The Mount Meigs Colored Institute (also Montgomery County Training School) was a reform school founded by Cornelia Bowen for African-Americans in Mount Meigs, Alabama, an unincorporated community in Montgomery County, Alabama.

== History ==
The school was founded in 1888 as a single-room school; four years later, its students moved into a two-story facility built for the purpose. The work of constructing the new building was done by male students. The school's models were Tuskegee Institute and Hampton Institute, and it advocated vocational schooling, teaching such skills as farming, carpentry, blacksmithing—the hope was that the school would be able to provide its own food and that students would contribute to white and black communities.

Besides the normal classes of instruction, the school taught farming, blacksmithing, and wheelwriting to boys, and sewing and cooking to girls. Students at the school also farmed the nine acres of land that were under cultivation and grew crops included cotton, sugar cane, corn, peas, and potatoes. All of which, besides cotton which was sold, were used by the school.

The board that ran the school consisted of twelve people: six whites, all from out of state, and six blacks, all local, including Booker T. Washington. For all practical purposes the school in its day-to-day operation was run by African-Americans. It proved harder than expected to make the school as financially independent as was envisioned; support came through the efforts of Bowen, who proved a tireless fundraiser and got the Alabama Federation of Colored Women's Clubs to support the school. With their help additional acreage was acquired; the clubs were particularly appalled by the numbers of black young men in the area who ended up incarcerated in adult prisons, and supporting the school allowed young boys to stay out of prison—one such student was Satchel Paige.

By 1908 a second institution was opened, the later state-run Mount Meigs Campus.

The school was destroyed by a fire in 1948; at that time, it was known as the Montgomery County Training School. After the fire, the Montgomery County Board of Education decided to consolidate the school with the People's Village School, which was founded by Georgia Washington.
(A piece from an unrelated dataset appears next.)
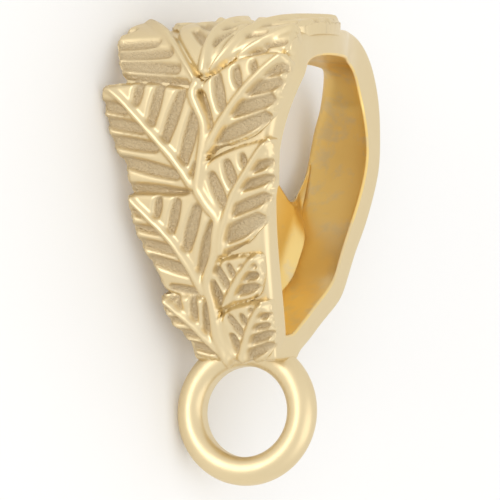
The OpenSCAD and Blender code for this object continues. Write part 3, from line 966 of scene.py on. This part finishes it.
def floor_paper(colours):
    """Plain pale studio paper, matt, with a faint tooth."""
    material = bpy.data.materials.new("pale studio paper")
    material.use_nodes = True
    tree = material.node_tree
    tree.nodes.clear()
    place = add_node(tree, "ShaderNodeTexCoord").outputs["Object"]
    tooth = add_node(tree, "ShaderNodeTexNoise", None, {"Scale": 1 / (2.0 * MM), "Detail": 2.0},
                     {"Vector": place}).outputs["Fac"]
    bump = add_node(tree, "ShaderNodeBump", None, {"Strength": 0.05, "Distance": 0.02 * MM},
                    {"Height": tooth}).outputs["Normal"]
    shader = add_node(tree, "ShaderNodeBsdfPrincipled", None,
                      {"Base Color": (*colours.floor, 1.0), "Roughness": 0.9,
                       "Specular IOR Level": 0.2}, {"Normal": bump})
    add_node(tree, "ShaderNodeOutputMaterial", None, None, {"Surface": shader.outputs["BSDF"]})
    return material


def gold_for(context):
    """The casting's one material, made once."""
    name = "cast 14 carat gold, tumbled"
    return bpy.data.materials.get(name) or cast_gold(context.scene.bail_colours)


# Operators

class MakeBand(bpy.types.Operator):
    """Adds the plain band of the bail, all round the loop"""

    bl_idname = "bail.make_band"
    bl_label = "Band"

    def execute(self, context):
        sizes = context.scene.bail_sizes
        finish_piece("band", band_mesh(sizes, Loop(sizes)), gold_for(context))
        return {"FINISHED"}


class MakeLeaves(bpy.types.Operator):
    """Adds the leaf layer over the panel and the top of the band"""

    bl_idname = "bail.make_leaves"
    bl_label = "Leaves"

    def execute(self, context):
        sizes = context.scene.bail_sizes
        finish_piece("leaves", leaves_mesh(sizes, Loop(sizes)), gold_for(context), 55)
        return {"FINISHED"}


class MakeSideWeb(bpy.types.Operator):
    """Adds the web that closes the low left side of the loop"""

    bl_idname = "bail.make_side_web"
    bl_label = "Side web"

    def execute(self, context):
        sizes = context.scene.bail_sizes
        finish_piece("side_web", web_mesh(sizes, Loop(sizes)), gold_for(context))
        return {"FINISHED"}


class MakeRing(bpy.types.Operator):
    """Adds the round wire ring at the foot"""

    bl_idname = "bail.make_ring"
    bl_label = "Ring"

    def execute(self, context):
        sizes = context.scene.bail_sizes
        mesh = grown_mesh("ring", ring_tree(), {
            "Ring radius": sizes.ring_radius,
            "Wire diameter": sizes.ring_wire,
            "Eye radius": sizes.ring_radius - sizes.ring_wire / 2 + sizes.eye_ream,
            "Round steps": 160,
            "Wire steps": 56,
            "Gold": gold_for(context),
        })
        middle = Vector((0.0, RING_PLACE * sizes.loop_depth,
                         sizes.ring_sink - sizes.ring_radius - sizes.ring_wire / 2))
        mesh.transform(Matrix.Translation(middle)
                       @ Matrix.Rotation(sizes.ring_turn, 4, "Z")
                       @ Matrix.Rotation(math.pi / 2 - sizes.ring_lean, 4, "X"))
        finish_piece("ring", mesh, gold_for(context))
        return {"FINISHED"}


class MakeStudio(bpy.types.Operator):
    """Adds the pale floor, the soft lights and the camera"""

    bl_idname = "bail.make_studio"
    bl_label = "Studio"

    def execute(self, context):
        scene = context.scene
        floor_mesh = mesh_from("floor", [(-2, -2, 0), (2, -2, 0), (2, 2, 0), (-2, 2, 0)],
                               [(0, 1, 2, 3)])
        floor_mesh.materials.append(floor_paper(scene.bail_colours))
        floor = bpy.data.objects.new("floor", floor_mesh)
        scene.collection.objects.link(floor)
        world = bpy.data.worlds.new("soft studio")
        world.use_nodes = True
        world.node_tree.nodes["Background"].inputs["Color"].default_value = (1, 1, 1, 1)
        world.node_tree.nodes["Background"].inputs["Strength"].default_value = 1.0
        scene.world = world
        scene.view_settings.view_transform = "Standard"

        # The camera looks at the casting from about 33 degrees to the right of its front, level
        # with its upright line, which lies along the floor here.
        away = Vector((-0.680821, -0.0783992, 0.728242))
        right = Vector((0.73245, -0.072873, 0.67691))
        up = away.cross(right)
        target = Vector((-2.0121, -0.1790, 3.7300)) * MM
        turned = Matrix((right, up, away)).transposed().to_4x4()
        lens = bpy.data.cameras.new("camera")
        lens.lens = 360.0
        lens.sensor_width = 36.0
        lens.clip_start = 0.01
        camera = bpy.data.objects.new("camera", lens)
        camera.matrix_world = Matrix.Translation(target + away * CAMERA_DISTANCE) @ turned
        scene.collection.objects.link(camera)
        scene.camera = camera

        # Soft boxes, placed by how they are seen from the camera: right, up, towards it.
        for name, side, wide, watts in (
            ("key box", (-1.0, 0.4, 0.9), 0.12, 0.11),
            ("fill box", (1.1, -0.4, 0.9), 0.14, 0.04),
        ):
            box = bpy.data.lights.new(name, "AREA")
            box.size = wide
            box.energy = watts
            lamp = bpy.data.objects.new(name, box)
            spot = (right * side[0] + up * side[1] + away * side[2]).normalized() * BOX_DISTANCE
            lamp.matrix_world = (Matrix.Translation(target + spot)
                                 @ spot.to_track_quat("Z", "Y").to_matrix().to_4x4())
            scene.collection.objects.link(lamp)
        return {"FINISHED"}


class VIEW3D_PT_leaf_bail(bpy.types.Panel):
    """Lists the bail's pieces and sizes"""

    bl_label = "Leaf bail"
    bl_space_type = "VIEW_3D"
    bl_region_type = "UI"
    bl_category = "Leaf bail"

    def draw(self, context):
        for operator in OPERATORS:
            self.layout.operator(operator.bl_idname)
        for group in (context.scene.bail_sizes, context.scene.bail_colours):
            box = self.layout.box()
            for name in group.bl_rna.properties.keys():
                if name not in ("name", "rna_type"):
                    box.prop(group, name)


OPERATORS = (MakeBand, MakeLeaves, MakeSideWeb, MakeRing, MakeStudio)
CLASSES = (BailSizes, BailColours, *OPERATORS, VIEW3D_PT_leaf_bail)


def register():
    for cls in CLASSES:
        bpy.utils.register_class(cls)
    bpy.types.Scene.bail_sizes = PointerProperty(type=BailSizes)
    bpy.types.Scene.bail_colours = PointerProperty(type=BailColours)


def unregister():
    del bpy.types.Scene.bail_colours
    del bpy.types.Scene.bail_sizes
    for cls in reversed(CLASSES):
        bpy.utils.unregister_class(cls)


def main():
    register()
    bpy.ops.bail.make_band()
    bpy.ops.bail.make_leaves()
    bpy.ops.bail.make_side_web()
    bpy.ops.bail.make_ring()
    bpy.ops.bail.make_studio()


if __name__ == "__main__":
    main()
The new school was rebuilt on the site of the People's Village School and named Georgia Washington High School. In 1974, the school was converted to a junior high school and renamed Georgia Washington Middle School. In 2018, the town Pike Road paid $9.85 million for the school campus, agreeing to the terms that Georgia Washington’s name would stay on the school and also that her grave, which is on the school’s property, be maintained. The school is now the Pike Road High School.